**WHAT TO PRODUCE:**
Repeat exactly the lines between and including those that contain "# Local +Z is" and "if empty is". Output no other line.

**GIVEN INFORMATION:**
·····
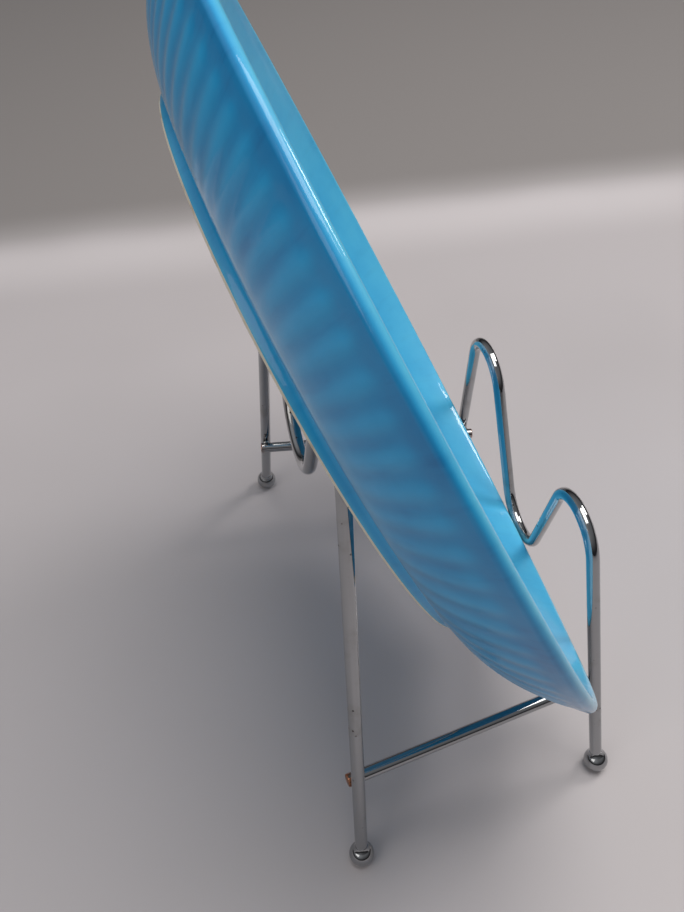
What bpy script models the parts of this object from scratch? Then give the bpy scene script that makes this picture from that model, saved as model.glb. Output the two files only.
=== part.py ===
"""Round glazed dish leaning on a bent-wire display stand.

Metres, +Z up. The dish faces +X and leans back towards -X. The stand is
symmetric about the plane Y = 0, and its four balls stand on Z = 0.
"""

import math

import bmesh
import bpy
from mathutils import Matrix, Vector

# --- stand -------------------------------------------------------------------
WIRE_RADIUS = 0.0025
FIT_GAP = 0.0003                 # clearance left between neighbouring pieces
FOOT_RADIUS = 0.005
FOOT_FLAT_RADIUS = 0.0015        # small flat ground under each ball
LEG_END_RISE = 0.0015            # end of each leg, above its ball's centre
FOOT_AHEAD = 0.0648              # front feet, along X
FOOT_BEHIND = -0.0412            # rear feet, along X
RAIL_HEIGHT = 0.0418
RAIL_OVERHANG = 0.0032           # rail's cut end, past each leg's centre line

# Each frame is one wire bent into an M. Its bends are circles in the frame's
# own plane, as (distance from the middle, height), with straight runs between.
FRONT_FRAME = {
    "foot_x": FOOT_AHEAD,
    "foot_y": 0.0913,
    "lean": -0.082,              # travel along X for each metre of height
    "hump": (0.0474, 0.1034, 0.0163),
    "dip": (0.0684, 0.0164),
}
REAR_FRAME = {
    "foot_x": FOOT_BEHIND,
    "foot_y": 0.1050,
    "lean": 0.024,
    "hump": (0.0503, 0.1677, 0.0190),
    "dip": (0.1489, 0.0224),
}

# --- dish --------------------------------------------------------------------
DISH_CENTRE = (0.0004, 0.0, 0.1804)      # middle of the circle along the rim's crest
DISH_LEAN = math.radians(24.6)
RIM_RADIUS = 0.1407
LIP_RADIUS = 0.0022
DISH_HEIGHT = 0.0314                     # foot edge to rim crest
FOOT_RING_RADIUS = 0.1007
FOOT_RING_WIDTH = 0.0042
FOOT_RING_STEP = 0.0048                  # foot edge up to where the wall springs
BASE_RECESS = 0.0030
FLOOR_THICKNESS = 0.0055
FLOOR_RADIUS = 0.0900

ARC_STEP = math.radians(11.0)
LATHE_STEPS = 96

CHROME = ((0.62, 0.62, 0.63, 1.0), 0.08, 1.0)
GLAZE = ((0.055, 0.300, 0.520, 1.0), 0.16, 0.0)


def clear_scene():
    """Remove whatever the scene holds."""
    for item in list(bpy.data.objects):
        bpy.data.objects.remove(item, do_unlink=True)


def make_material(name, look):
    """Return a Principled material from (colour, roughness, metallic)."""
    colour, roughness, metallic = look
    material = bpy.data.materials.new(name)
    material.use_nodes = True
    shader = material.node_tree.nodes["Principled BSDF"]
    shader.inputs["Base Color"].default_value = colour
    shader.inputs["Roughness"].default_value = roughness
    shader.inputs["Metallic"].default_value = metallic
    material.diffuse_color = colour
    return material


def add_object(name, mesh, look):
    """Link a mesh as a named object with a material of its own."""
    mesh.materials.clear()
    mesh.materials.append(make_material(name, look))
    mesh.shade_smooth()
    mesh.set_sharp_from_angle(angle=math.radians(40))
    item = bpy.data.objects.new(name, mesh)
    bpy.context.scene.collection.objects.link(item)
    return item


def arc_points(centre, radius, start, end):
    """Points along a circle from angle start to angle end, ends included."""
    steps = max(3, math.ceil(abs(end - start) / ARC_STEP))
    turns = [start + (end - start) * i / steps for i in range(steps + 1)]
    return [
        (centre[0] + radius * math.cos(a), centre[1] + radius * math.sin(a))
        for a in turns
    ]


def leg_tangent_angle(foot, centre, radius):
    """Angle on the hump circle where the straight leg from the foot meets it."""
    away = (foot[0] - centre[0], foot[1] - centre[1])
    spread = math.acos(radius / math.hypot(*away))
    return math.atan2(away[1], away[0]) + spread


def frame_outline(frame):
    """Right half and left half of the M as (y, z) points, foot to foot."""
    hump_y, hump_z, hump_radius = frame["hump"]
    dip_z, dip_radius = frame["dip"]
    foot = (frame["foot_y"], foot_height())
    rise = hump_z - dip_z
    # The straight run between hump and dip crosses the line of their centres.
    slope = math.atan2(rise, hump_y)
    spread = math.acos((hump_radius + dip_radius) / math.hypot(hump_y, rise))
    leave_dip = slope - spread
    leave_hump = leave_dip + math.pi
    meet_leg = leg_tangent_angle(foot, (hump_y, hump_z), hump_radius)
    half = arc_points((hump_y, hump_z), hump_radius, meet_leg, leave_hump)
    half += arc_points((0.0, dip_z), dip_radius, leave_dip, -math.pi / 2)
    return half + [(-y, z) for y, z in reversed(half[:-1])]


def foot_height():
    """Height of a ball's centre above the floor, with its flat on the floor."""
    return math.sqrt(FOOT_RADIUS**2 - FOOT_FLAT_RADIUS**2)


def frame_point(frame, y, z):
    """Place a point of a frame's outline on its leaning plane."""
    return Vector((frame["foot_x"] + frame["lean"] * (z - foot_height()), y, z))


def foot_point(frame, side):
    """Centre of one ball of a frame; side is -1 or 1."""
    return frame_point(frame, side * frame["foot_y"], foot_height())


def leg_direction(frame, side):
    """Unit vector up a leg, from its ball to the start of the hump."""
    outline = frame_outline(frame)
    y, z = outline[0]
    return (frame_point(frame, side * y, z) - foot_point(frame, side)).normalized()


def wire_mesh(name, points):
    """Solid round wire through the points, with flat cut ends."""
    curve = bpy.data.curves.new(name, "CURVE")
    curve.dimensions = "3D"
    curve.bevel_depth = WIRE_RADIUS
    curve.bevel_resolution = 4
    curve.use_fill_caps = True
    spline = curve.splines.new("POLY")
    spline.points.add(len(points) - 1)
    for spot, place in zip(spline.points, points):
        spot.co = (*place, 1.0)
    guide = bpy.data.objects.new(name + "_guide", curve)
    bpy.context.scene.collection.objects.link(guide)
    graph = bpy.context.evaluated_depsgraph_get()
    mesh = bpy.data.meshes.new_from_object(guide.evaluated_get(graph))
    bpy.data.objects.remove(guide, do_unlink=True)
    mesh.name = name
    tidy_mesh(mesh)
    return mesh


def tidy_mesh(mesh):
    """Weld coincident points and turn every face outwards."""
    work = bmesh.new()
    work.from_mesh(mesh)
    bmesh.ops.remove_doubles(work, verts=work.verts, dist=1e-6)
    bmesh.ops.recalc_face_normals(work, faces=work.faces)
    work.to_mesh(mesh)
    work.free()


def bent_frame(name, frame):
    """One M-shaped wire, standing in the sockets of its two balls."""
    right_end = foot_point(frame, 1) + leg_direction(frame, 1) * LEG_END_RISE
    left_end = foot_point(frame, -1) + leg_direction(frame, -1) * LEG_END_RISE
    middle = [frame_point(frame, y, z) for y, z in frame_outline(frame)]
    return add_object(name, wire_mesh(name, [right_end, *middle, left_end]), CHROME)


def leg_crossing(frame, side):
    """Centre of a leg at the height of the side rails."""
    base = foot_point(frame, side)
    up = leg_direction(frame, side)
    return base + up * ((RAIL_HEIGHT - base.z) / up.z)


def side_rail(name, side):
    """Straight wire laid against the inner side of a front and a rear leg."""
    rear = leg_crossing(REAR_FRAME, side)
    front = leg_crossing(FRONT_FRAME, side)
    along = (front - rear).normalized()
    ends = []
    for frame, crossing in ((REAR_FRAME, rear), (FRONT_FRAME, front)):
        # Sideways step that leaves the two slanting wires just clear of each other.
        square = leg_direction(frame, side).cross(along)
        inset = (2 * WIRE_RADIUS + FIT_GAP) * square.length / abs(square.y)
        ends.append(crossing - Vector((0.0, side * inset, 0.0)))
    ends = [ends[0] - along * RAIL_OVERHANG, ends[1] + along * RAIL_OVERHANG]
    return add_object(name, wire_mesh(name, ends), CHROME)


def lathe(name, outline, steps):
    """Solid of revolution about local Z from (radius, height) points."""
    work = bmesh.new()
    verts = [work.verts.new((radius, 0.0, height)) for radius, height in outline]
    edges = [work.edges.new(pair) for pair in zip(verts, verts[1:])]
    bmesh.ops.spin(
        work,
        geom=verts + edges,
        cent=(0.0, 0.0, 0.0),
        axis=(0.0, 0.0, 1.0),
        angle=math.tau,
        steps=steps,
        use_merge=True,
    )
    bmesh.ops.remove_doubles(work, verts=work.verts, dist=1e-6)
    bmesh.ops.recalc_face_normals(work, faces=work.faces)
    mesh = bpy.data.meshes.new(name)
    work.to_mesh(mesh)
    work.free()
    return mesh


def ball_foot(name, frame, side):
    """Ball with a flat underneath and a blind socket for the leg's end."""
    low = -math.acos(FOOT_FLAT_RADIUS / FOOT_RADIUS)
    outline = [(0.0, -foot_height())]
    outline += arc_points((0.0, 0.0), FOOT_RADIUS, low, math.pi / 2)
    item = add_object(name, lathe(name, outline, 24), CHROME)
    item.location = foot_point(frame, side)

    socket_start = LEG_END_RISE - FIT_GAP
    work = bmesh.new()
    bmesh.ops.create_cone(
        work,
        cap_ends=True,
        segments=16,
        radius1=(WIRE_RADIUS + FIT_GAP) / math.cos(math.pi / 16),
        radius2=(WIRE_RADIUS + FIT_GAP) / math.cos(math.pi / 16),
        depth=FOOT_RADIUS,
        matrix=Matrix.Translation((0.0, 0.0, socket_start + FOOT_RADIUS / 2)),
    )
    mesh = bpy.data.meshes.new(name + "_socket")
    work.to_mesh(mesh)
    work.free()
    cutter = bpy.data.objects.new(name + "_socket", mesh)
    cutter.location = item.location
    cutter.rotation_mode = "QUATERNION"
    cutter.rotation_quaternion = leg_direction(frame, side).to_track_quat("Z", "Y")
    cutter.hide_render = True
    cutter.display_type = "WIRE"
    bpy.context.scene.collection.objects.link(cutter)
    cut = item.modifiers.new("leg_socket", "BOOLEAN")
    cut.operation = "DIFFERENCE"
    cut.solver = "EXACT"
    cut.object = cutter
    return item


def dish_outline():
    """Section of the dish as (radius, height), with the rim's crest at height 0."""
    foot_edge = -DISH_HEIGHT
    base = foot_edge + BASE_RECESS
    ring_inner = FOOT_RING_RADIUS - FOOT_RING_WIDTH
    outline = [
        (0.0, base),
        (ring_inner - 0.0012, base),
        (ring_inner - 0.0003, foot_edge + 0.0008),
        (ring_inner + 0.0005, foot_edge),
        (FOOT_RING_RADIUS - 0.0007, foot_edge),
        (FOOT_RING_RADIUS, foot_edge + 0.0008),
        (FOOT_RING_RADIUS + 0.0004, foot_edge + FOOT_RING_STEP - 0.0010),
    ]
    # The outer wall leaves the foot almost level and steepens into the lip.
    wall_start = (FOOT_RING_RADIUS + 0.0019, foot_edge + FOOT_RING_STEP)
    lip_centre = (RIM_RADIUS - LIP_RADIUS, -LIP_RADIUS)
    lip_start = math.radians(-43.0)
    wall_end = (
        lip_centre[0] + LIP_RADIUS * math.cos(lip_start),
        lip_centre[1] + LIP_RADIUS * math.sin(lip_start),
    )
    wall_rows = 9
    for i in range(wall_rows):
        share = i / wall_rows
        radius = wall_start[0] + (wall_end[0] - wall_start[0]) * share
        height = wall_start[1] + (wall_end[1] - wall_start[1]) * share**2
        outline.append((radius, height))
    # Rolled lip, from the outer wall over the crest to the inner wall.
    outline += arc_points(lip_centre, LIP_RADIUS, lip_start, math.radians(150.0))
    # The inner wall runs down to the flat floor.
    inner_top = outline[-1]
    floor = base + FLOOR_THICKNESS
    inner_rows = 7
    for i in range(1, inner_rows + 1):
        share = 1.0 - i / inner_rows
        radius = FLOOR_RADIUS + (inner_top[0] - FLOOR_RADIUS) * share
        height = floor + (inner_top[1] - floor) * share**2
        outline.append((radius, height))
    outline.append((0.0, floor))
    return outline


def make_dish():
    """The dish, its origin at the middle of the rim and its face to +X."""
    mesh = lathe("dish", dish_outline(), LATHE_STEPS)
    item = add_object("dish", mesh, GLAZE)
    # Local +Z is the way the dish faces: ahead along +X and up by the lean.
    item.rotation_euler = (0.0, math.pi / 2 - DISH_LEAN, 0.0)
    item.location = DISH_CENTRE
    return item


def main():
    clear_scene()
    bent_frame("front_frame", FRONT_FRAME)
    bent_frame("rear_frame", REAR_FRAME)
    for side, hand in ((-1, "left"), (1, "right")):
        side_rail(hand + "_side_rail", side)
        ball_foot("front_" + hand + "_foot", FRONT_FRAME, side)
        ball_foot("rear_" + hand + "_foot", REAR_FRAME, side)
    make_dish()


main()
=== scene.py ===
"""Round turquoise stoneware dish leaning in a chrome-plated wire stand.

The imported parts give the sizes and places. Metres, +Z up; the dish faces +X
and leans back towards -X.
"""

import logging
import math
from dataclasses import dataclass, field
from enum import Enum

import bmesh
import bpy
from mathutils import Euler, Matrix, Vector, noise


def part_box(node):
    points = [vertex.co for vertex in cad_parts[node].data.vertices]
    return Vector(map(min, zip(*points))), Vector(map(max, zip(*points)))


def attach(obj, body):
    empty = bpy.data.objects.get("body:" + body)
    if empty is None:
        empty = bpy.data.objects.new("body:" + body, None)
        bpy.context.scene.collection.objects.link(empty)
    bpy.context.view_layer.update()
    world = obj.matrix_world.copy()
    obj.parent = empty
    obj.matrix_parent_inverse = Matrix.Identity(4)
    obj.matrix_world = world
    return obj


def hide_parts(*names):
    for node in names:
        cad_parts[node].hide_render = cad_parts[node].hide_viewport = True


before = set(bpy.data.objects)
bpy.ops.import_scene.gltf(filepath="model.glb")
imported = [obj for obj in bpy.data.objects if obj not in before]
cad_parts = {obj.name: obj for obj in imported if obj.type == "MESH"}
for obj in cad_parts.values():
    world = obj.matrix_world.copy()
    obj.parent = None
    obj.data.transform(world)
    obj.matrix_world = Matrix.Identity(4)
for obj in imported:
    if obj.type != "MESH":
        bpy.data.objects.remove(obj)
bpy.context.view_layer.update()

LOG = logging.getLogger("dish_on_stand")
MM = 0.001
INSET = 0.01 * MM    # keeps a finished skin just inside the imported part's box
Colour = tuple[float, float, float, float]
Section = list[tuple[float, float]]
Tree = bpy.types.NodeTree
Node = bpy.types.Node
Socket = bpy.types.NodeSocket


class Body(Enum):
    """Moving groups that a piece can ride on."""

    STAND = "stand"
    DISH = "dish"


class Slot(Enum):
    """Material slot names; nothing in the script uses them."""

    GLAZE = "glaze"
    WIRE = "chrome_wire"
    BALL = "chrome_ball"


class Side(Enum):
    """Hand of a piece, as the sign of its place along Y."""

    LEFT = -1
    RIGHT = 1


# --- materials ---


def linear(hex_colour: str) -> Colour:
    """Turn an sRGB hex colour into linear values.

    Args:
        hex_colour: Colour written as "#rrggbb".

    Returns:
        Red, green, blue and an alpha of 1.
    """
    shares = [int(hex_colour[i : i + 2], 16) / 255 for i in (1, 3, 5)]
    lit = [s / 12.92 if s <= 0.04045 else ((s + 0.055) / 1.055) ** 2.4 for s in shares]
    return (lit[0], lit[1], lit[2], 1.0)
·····
**RESPONSE TO THE TASK:**
    # Local +Z is the way the dish faces: ahead along +X and up by the lean.
    item.rotation_euler = (0.0, math.pi / 2 - DISH_LEAN, 0.0)
    item.location = DISH_CENTRE
    return item


def main():
    clear_scene()
    bent_frame("front_frame", FRONT_FRAME)
    bent_frame("rear_frame", REAR_FRAME)
    for side, hand in ((-1, "left"), (1, "right")):
        side_rail(hand + "_side_rail", side)
        ball_foot("front_" + hand + "_foot", FRONT_FRAME, side)
        ball_foot("rear_" + hand + "_foot", REAR_FRAME, side)
    make_dish()


main()
=== scene.py ===
"""Round turquoise stoneware dish leaning in a chrome-plated wire stand.

The imported parts give the sizes and places. Metres, +Z up; the dish faces +X
and leans back towards -X.
"""

import logging
import math
from dataclasses import dataclass, field
from enum import Enum

import bmesh
import bpy
from mathutils import Euler, Matrix, Vector, noise


def part_box(node):
    points = [vertex.co for vertex in cad_parts[node].data.vertices]
    return Vector(map(min, zip(*points))), Vector(map(max, zip(*points)))


def attach(obj, body):
    empty = bpy.data.objects.get("body:" + body)
    if empty is None:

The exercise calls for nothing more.